Sometimes these things have sort of a strange feel to them. I will speak on something very similar to question b): the set of all ordered n-tuples of real numbers in [0,1). Suppose our n-tuples have the form
$$ ( 0. \gamma^1 _1 \gamma^1 _2 \gamma^1 _3 \gamma^1 _4 ..., 0. \gamma^2 _1 \gamma^2 _2 \gamma^2 _3 ..., 0. \gamma^3 _1 \gamma^3 _2 ..., ..., 0.\gamma^n _1 \gamma^n _2...)$$
Then we can associate a distinct real number to each ordered n-tuple by simply going through the 1st digits of all the numbers, then the second, then the third, and so on. i.e. we associate the number $$0. \gamma^1_1 \gamma^2_1 ... \gamma^n_1 \gamma^1_2 \gamma^2_2 ... \gamma^n_2 \gamma^1_3 ...$$ and so on.
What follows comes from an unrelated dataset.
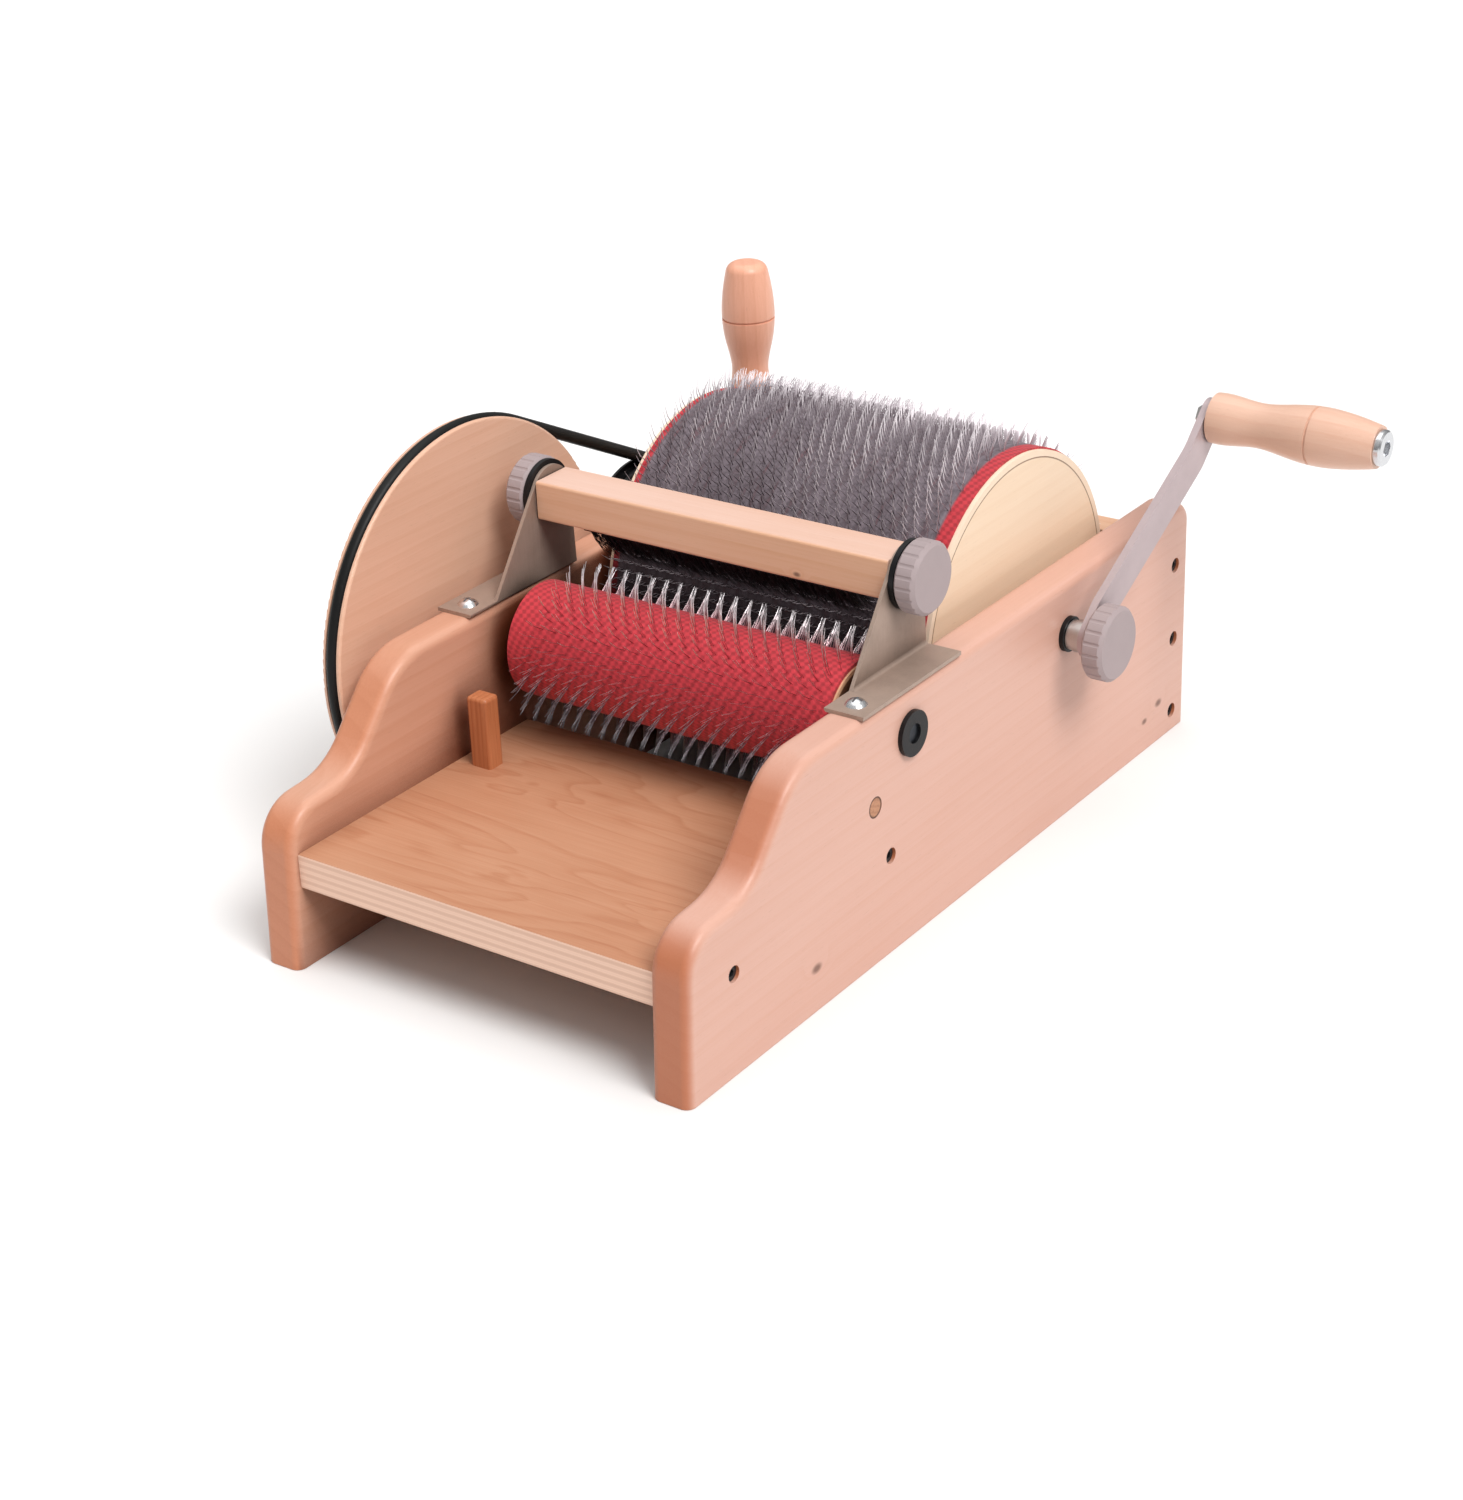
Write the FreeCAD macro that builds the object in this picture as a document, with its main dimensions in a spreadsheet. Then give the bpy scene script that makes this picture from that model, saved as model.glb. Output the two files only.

If we require numbers to be written in non-terminating decimals only, then this satisfies the required relationship.
In addition, we know that there is a bijection between all real numbers and the reals in $[0,1]$, so this is a bit closer to directly answering your homework question than I might have liked to admit. But this is an example of the sort of flavour of these questions.